21. Are NRIs required to file any reports to RBI for acquiring or selling shares / debentures?
  The NRI investor is not required to file any Return or Report with the RBI with regard to acquisition or sale of shares and/or debentures in an Indian Company. Only the link office of the designated bank branch is required to furnish a report on daily basis on Portfolio Investment Scheme Transactions to RBI.
 
22. Can securities purchased under repatriable and non-repatriable category be held in a single Demat account?
  No. An NRI must open separate Demat accounts for holding 'repatriable' and 'non-repatriable' securities.
 
23. Can an NRI nominate or be nominated in depository account? Whether such nominee can be person resident in India?
  Yes.
 
24. Is there any tax obligation?
  The sales proceeds can be deposited after deduction of the applicable tax.
 
25. What is "Tax Deduction at Source (TDS)" on capital gains arising out of sale of holdings by NRIs?
  As per Indian tax laws, all the capital gains arising out of sale transactions are subject to tax.
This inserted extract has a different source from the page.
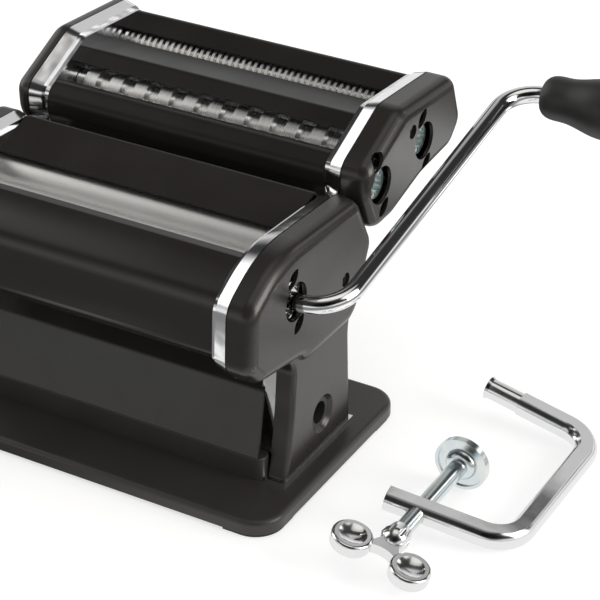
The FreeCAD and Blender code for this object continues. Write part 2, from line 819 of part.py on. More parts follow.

In the case of NRIs, the capital gain arising out of sale transaction is subject to deduction of tax at source (TDS) i.e. at the time of crediting the sale proceeds to the respective NRE/NRO account by the concerned bank branch. Accordingly, the concerned bank shall determine the tax liability and tax will be deducted at source. The concerned bank, which has deducted tax at source, shall issue a certificate in this regard.
 
26. In case a person who is resident in India becomes a non-resident, will he/she be required to change the status of his/her holding from Resident to Non-Resident?
  As per section 6(5) of FEMA, NRI can continue to hold the securities, which he/she had purchased as a resident Indian, even after he/she has become a non-resident Indian, on a nonrepatriable basis.
 
27. In case a non-resident Indian becomes a resident in India, will he/she be required to change the status of his/her holding from Non-Resident to Resident?
  Yes. It is the responsibility of the NRI to inform the change of status to the designated authorised dealer branch, through which the investor had made the investments in Portfolio Investment Scheme and the DP with whom he/she has opened the demat account. Subsequently, a new demat account in the resident status will have to be opened, securities should be transferred from the NRI demat account to resident account and then close the NRI demat account.
 
28. Can NRIs receive shares in inheritance?
  Yes, NRI can receive shares in inheritance. RBI permission is not required and the shares will be held on non-repatriable basis.
 
29. What is the status of shares purchased in primary market/secondary market as a resident Indian, once the customer becomes a NON-RESIDENT?
  The shares purchased through Primary / Secondary market as a resident will be held on nonrepatriation basis, once the customer becomes an NRI. These shares can be credited to NRO DEMAT account. These shares can be sold in secondary market without PIS permission. The sale proceeds can be credited to NRO SB account after payment of capital gain taxes.